Annamaria Lupi

Riaffermata la contrarietà al deposito nazionale per lo stoccaggio di scorie radioattive nella Tuscia. E' quanto ribadito nel consiglio straordinario dedicato ma, in confronto a una dichiarazione analoga già espressa dal comune di Viterbo nel gennaio 2021, è stato compiuto un passo avanti su un percorso di maggiore concretezza.

La consigliera Luisa Ciambella di Per il Bene comune, prima firmataria della richiesta di convocazione dell'assise straordinaria, ha illustrato la bozza di un ordine del giorno che sta predisponendo e che sarà depositato nei prossimi consigli comunali per le determinazioni.

Un atto con cui si impegna il sindaco, quale rappresentante dell'ente, «a costituirsi nelle fasi della consultazione pubblica nell'ambito della procedura per la localizzazione, costruzione ed esercizio del deposito nazionale e del parco tecnologico negli eventuali ricorsi giurisdizionali e amministrativi». Inoltre a «costituirsi in giudizio con intervento adesivo al ricorso presentato da comitati e associazioni e a capire se ci sono altre situazioni da prendere in esame quali, ad esempio, l'aggiornamento delle cartografie del territorio regionale».

Impegni finalizzati a »superare il gap delle istituzioni che affermano la contrarietà al deposito ma poi è stato il territorio, con associazioni e comitati, ad attivarsi concretamente» ha stigmatizzato Ciambella.

Territorio che è stato rappresentato nella sala d'Ercole da esperti e rappresentanti dei quattro comitati che hanno presentato ricorso al Tar per l'accesso agli atti Sogin e capire i motivi che hanno portato a confermare come aree idonee tutti i 22 siti individuati della Tuscia.
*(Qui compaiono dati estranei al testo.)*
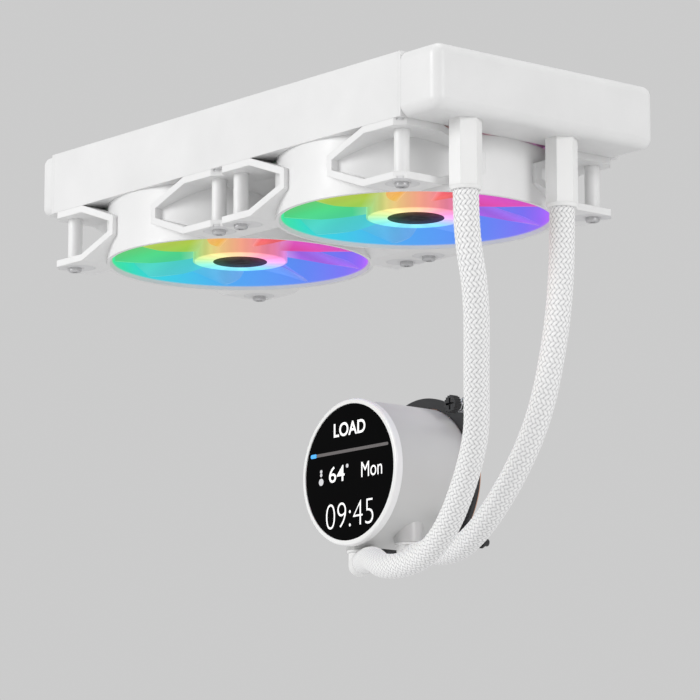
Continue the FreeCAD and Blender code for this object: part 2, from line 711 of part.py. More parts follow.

Un'assemblea con un convitato di pietra: la società, invitata, ha inviato una lettera al Comune giustificando la propria assenza con motivazioni tecniche.

Il deposito, in cui dovrebbero essere smaltiti 95mila metri cubi di materiale radioattivo, si sviluppa su 100 ettari destinati allo stoccaggio di scorie a bassa attività e su altri 50 per rifiuti ad alta attività.

Gli esperti hanno sollevato varie criticità, già espresse nelle osservazioni sottoposte a Sogin, che vanno dai rischi per la salute ai criteri adottati per l'individuazione dei siti, alla scelta di un impianto di superficie invece che in profondità, alla mancata valutazione delle caratteristiche socio-ambientali del territorio e comunque elaborate sulla scorta di cartografie risalenti a decenni fa. E senza tenere in considerazione, secondo quanto dichiarato da un ingegnere nucleare, eventuali possibili incidenti ai contenitori e quelli collegati alla movimentazione dei rifiuti radioattivi. Tra gli interventi quelli dei rappresentanti delle associazioni Confagricoltura e Coldiretti particolarmente sensibili alla questione, dato che i siti selezionati sono prevalentemente a vocazione agricola. A conclusione dei lavori la sindaca Chiara Frontini, riferendosi all'ordine del giorno, ha invitato i capigruppo a ragionare su un documento condiviso e incisivo. «La nostra provincia esprime troppi personalismi e non essendo il territorio in grado di parlare con una voce sola si rischia di soccombere». E ha terminato esortando «a ragionare in un'ottica di territorio. Facciamo sinergia, facciamo squadra».